Quit your job, empty your bank account, and hit the road. The highways and bi-ways would connect town to metropolis, and small semblances of the rock star lifestyle could be collected among the wreckage of a grueling tour de force through America. Now it seems as though it were all a dream that just slipped away with the tide.

Coast to Coast, five to eight weeks a stint, waking up in unfamiliar surroundings, not remembering going to bed, staying in hotels, tents and backseat, all powered by enough fossil fuels consumed to heat Rochester in December; all for rock and roll. “But how could you stand to see the same show every night?” they’d ask. I used to be able to explain it, now I just smile and shrug my shoulders.

Good rock and roll is hard to come by after all. And they would lay it down deep, from funk jams simultaneously attacking from every direction to blistering solos backed by a wall of sound, from melancholy nonsensical lyrics to everyone’s favorite country ballads, a little Gershwin piano drop out to some punk about a carnivorous martian, an oddity all its own.

Four guys from Vermont would lead campaigns up and down the coasts and through the heartlands to the continental divide, even to other lands across the sea. Behind them their army piled into whatever transportation was available, over occupying hotel rooms, and terrifying the locals with their mere appearance. Traffic nightmares followed wherever they went. Parking lot after parking lot was thoroughly trashed, special teams would emerge from the steamy venues to clean what they could.
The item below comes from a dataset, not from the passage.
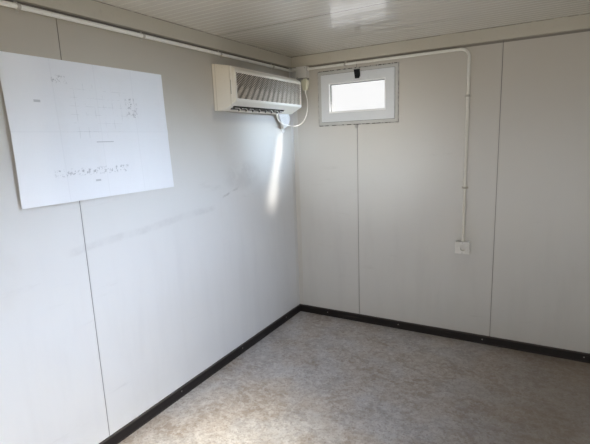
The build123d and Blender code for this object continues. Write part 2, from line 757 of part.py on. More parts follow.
def clip(plane):
    """Saddle over a conduit, on a plane with z along the conduit and y out from the wall."""
    inner = CONDUIT_RADIUS + CLIP_CLEARANCE
    outer = inner + CLIP_STRAP
    out = CONDUIT_OUT
    arch = Pos(0, out) * Circle(outer) + Pos(0, out / 2) * Rectangle(2 * outer, out)
    hollow = Pos(0, out) * Circle(inner) + Pos(0, out / 2) * Rectangle(2 * inner, out)
    ears = Pos(0, CLIP_STRAP / 2) * Rectangle(2 * (outer + CLIP_EAR), CLIP_STRAP)
    section = arch + ears - hollow
    return extrude(plane * section, amount=CLIP_WIDTH)


def conduit_clips():
    clips = []
    for i in range(int((Y_END - Y_NEAR) / CLIP_PITCH)):
        y = -(i + 0.5) * CLIP_PITCH
        plane = Plane(origin=room(0, y, CONDUIT_HEIGHT), x_dir=(0, 0, 1), z_dir=(0, 1, 0))
        clips.append(clip(plane))
    first = JUNCTION_LEFT + JUNCTION_SIZE
    for i in range(int((CONDUIT_DROP - first) / CLIP_PITCH)):
        x = first + (i + 0.5) * CLIP_PITCH
        plane = Plane(origin=room(x, 0, CONDUIT_HEIGHT), x_dir=(0, 0, 1), z_dir=(1, 0, 0))
        clips.append(clip(plane))
    height = CONDUIT_HEIGHT - SOCKET_BOTTOM - SOCKET_HEIGHT
    for i in range(int(height / CLIP_PITCH)):
        z = CONDUIT_HEIGHT - (i + 0.5) * CLIP_PITCH
        plane = Plane(origin=room(CONDUIT_DROP, 0, z), x_dir=(-1, 0, 0), z_dir=(0, 0, 1))
        clips.append(clip(plane))
    return Compound(clips)


def rounded_box(left, bottom, width, height, near, far, radius):
    """Box on the end wall with rounded upright and level edges, between two distances from the wall."""
    box = slab(room(left, -far, bottom), room(left + width, -near, bottom + height))
    return fillet(box.edges().filter_by(Axis.Y), radius)


def surface_box(left, bottom, width, height, depth, radius):
    """Surface box whose lid is parted from it by a fine groove."""
    seam = BOX_SEAM_DEPTH
    body = rounded_box(left, bottom, width, height, 0, depth - BOX_LID - BOX_SEAM, radius)
    neck = rounded_box(left + seam, bottom + seam, width - 2 * seam, height - 2 * seam,
                       depth - BOX_LID - BOX_SEAM, depth - BOX_LID, radius - seam)
    lid = rounded_box(left, bottom, width, height, depth - BOX_LID, depth, radius)
    lid = fillet(lid.faces().sort_by(Axis.Y)[0].edges(), radius / 2)
    return body + neck + lid


def junction_box():
    return surface_box(JUNCTION_LEFT, JUNCTION_BOTTOM, JUNCTION_SIZE, JUNCTION_SIZE,
                       JUNCTION_DEPTH, JUNCTION_ROUND)


def cooler_plug():
    """Plug under the junction box, waisted for the fingers, with its neck in the box's underside."""
    x = PLUG_LEFT + PLUG_WIDTH / 2
    y = -PLUG_STAND_OFF - PLUG_DEPTH / 2
    waist = PLUG_BOTTOM + PLUG_HEIGHT * PLUG_GRIP
    sections = []
    for z, share in ((PLUG_BOTTOM, PLUG_GRIP), (waist, 1), (PLUG_BOTTOM + PLUG_HEIGHT, 1)):
        plane = Plane(origin=room(x, y, z))
        sections.append(plane * RectangleRounded(PLUG_WIDTH * share, PLUG_DEPTH * share, PLUG_ROUND))
    body = loft(sections[:2]) + loft(sections[1:])
    half = PLUG_NECK / 2
    reach = min(half, JUNCTION_LEFT + JUNCTION_SIZE - JUNCTION_ROUND - x)
    neck = slab(room(x - half, y - half / 2, PLUG_BOTTOM + PLUG_HEIGHT),
                room(x + reach, y + half / 2, JUNCTION_BOTTOM))
    return body + neck


def socket_disc(radius, near, far):
    """Round solid on the socket's axis, between two distances from the wall."""
    plane = Plane(origin=room(SOCKET_X, -near, SOCKET_Z), x_dir=(1, 0, 0), z_dir=(0, -1, 0))
    return extrude(plane * Circle(radius), amount=far - near)


def socket_box():
    """Surface box with a round hole for the socket's body."""
    box = surface_box(SOCKET_LEFT, SOCKET_BOTTOM, SOCKET_WIDTH, SOCKET_HEIGHT, SOCKET_DEPTH, SOCKET_ROUND)
    hole = SOCKET_BODY_RADIUS + SOCKET_BODY_CLEARANCE
    return box - socket_disc(hole, SOCKET_DEPTH - SOCKET_BODY_DEPTH, SOCKET_DEPTH + SOCKET_PLATE_DEPTH)


def socket_insert():
    """Socket with its face plate, its round well and two contact holes."""
    face = SOCKET_DEPTH + SOCKET_PLATE_DEPTH
    half = SOCKET_PLATE / 2
    plate = rounded_box(SOCKET_X - half, SOCKET_Z - half, SOCKET_PLATE, SOCKET_PLATE,
                        SOCKET_DEPTH, face, SOCKET_ROUND)
    insert = plate + socket_disc(SOCKET_BODY_RADIUS, SOCKET_DEPTH - SOCKET_BODY_DEPTH, SOCKET_DEPTH)
    insert -= socket_disc(SOCKET_WELL_RADIUS, face - SOCKET_WELL_DEPTH, face + SOCKET_PLATE_DEPTH)
    for x in (-PIN_PITCH / 2, PIN_PITCH / 2):
        hole = socket_disc(PIN_RADIUS, face - SOCKET_WELL_DEPTH - PIN_DEPTH, face - SOCKET_WELL_DEPTH)
        insert -= Pos(x, 0, 0) * hole
    return insert


def plan_sheet():
    """Loose sheet and the air behind it: close to the wall at its top, lifted along its foot."""
    near, far = -SHEET_FROM_END_WALL - SHEET_WIDTH, -SHEET_FROM_END_WALL
    back = SHEET_STAND_OFF
    ends = []
    for z, near_lift, far_lift in ((SHEET_TOP - SHEET_HEIGHT, SHEET_LIFT, SHEET_LIFT_FAR),
                                   (SHEET_TOP, SHEET_SPACE, SHEET_SPACE)):
        corners = [room(back, far, z), room(back + far_lift, far, z),
                   room(back + near_lift, near, z), room(back, near, z)]
        ends.append(make_face(Polyline(*corners, close=True)))
    return loft(ends, ruled=True)


BASE_FLANGE = FRAME_OUT + BASE_LEDGE
ROOF_FLANGE = FRAME_OUT
for side in ("far", "near", "left", "right"):
    save(f"base_rail_{side}", rail(side, 0, BASE_HEIGHT, BASE_FLANGE))
    save(f"roof_rail_{side}", rail(side, WALL_TOP, ROOF_RAIL_HEIGHT, ROOF_FLANGE))
for x_sign, x_name in ((-1, "left"), (1, "right")):
    for y_sign, y_name in ((-1, "near"), (1, "far")):
        save(f"corner_post_{y_name}_{x_name}", corner_post(x_sign, y_sign))
save("floor_joists", floor_joists(BASE_FLANGE))
save("floor_board", floor_layer(BASE_HEIGHT, FLOOR_BOARD))
save("floor_vinyl", floor_layer(BASE_HEIGHT + FLOOR_BOARD, VINYL))
for i in range(BAYS):
    save(f"side_wall_panel_{i + 1}", side_wall_panel(i))
    save(f"roof_panel_{i + 1}", roof_panel(i))
for i, panel in enumerate(end_wall_panels()):
    save(f"end_wall_panel_{i + 1}", panel)
for wall in ("side", "end"):
    save(f"cornice_{wall}", lining(cornice_section(), CORNICE_BOTTOM, wall, WALL))
    save(f"skirting_{wall}", lining(skirting_section(), 0, wall))
save("corner_trim", corner_trim())
save("window_frame", window_frame())
save("window_sash", window_sash())
save("window_glass", window_glass())
save("window_handle", window_handle())
save("cooler_back_case", cooler_back_case())
save("cooler_housing", cooler_housing())
save("cooler_front", cooler_front())
save("cooler_grille", cooler_grille())
save("cooler_louvres", cooler_louvres())
save("cooler_pipe_bundle", pipe_bundle())
save("cooler_power_cord", power_cord())
save("cooler_plug", cooler_plug())
save("junction_box", junction_box())
save("conduit_side", conduit_side())
save("conduit_end", conduit_end())
save("conduit_clips", conduit_clips())
save("socket_box", socket_box())
save("socket_insert", socket_insert())
save("plan_sheet", plan_sheet())
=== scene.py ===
# %% [markdown]
# # A corner module of a portable site cabin
# The cabin is a steel frame with sandwich panels between its members. We start from its solid model,
# which already has every panel, rail and fitting at its real size. The model is a fixed frame: we keep
# its pieces where they are, give each one its real finish, and add what is too soft or too fine for it.

# %% Load the solid model
from math import cos, pi, radians, sin
from random import Random

import bpy
from mathutils import Matrix, Vector


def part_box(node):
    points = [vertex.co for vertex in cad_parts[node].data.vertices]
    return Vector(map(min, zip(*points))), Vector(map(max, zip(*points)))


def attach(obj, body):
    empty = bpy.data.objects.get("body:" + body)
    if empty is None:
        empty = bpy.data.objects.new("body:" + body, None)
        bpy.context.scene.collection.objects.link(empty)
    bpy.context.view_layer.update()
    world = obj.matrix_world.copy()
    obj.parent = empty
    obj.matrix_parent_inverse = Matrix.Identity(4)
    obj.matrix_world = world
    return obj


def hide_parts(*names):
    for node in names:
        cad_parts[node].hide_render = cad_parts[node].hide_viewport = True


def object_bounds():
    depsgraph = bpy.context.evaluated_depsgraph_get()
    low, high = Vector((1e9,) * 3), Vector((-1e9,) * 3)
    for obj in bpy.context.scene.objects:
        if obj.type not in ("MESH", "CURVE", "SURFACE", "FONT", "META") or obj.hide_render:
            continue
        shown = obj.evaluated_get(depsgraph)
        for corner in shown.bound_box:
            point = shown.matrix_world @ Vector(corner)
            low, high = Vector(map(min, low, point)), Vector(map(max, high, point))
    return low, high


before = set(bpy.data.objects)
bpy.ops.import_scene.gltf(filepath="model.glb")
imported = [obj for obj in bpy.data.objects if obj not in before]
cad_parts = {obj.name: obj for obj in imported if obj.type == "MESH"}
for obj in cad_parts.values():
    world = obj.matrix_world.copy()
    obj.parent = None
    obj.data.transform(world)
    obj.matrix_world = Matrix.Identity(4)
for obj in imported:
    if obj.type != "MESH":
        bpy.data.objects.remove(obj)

solid_box = [[float(v) for v in corner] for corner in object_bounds()]
print("pieces in the solid model:", len(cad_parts), "box:", solid_box)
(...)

Their army didn’t march for war but for their own varied reasons of cause. One could identify their uniforms through the patchwork stitching or corporate logos hijacked off the latest Madison Ave. ad campaign. Unkempt hair and eyes tired from many sleepless nights gave their faces character, but never seemed to slow them down.

Why join this circus-like campaign that taxes body and mind? Some would look to expand their consciousness, either naturally or at a few dollars a hit. A few would tag along just because it was different. Others went to be with likeminded individuals so they could feel like they were not walking the earth alone. Salesmen would find ample buyers for their black market wares. Start-up cults could recruit from society’s fringes. Techno geeks could catalog every event in crystal clear digital sound. A few didn’t know what they were doing there, some just woke up there and had no choice but to march forward, and in the end all had their moments. At any rate, there was not much better to do.

This was different, this was what everybody fought for, this was the culmination of years of sacrifice, this was the better America others had dreamed of, yet could never grasp.

America became the theme park where none of the rides were safe and every trip had its perils. One journey began fighting heat exhaustion in the conservative heartland of the Sunbelt, waves of heat radiating off the Atlanta pavement. It would end a few weeks later in the arctic temperatures of Lake Placid.

More than one head met his fate behind the brilliant ambiance that covered the seediest of sins in Las Vegas. Riots were occasioned in Colorado. Perhaps a spontaneous cocktail party in the lobby of the Holiday Inn at 5:00 AM, dress to impress, we wouldn’t want to scare the normals out of their complimentary continental breakfast. The “you hope” once in a life time spectacle of a tornado touchdown outside Topeka. And of course, you could always go to jail, Jersey’s full of them.

Could have been a dream, just lived out in reality. Maybe everybody just made a scene and took it on the road because no respectable community would tolerate it for more than a few nights. Was there just a terminal lack of fun so grave that everybody dropped whatever they were doing and hit the road to see a rock and roll band? Perhaps you were just supposed to do it.

None of that really matters now, what matters is that it happened. I feel detached from those feelings now and perhaps a little regretful I didn’t give into them further when everything was moving so fast around me. But if ever I feel that others are judging me, playing superior, or that they hold my worth to be less than self evident, or if I feel these emotions myself, I can still smile. Yeah, I was there, and you’ll never know what you missed.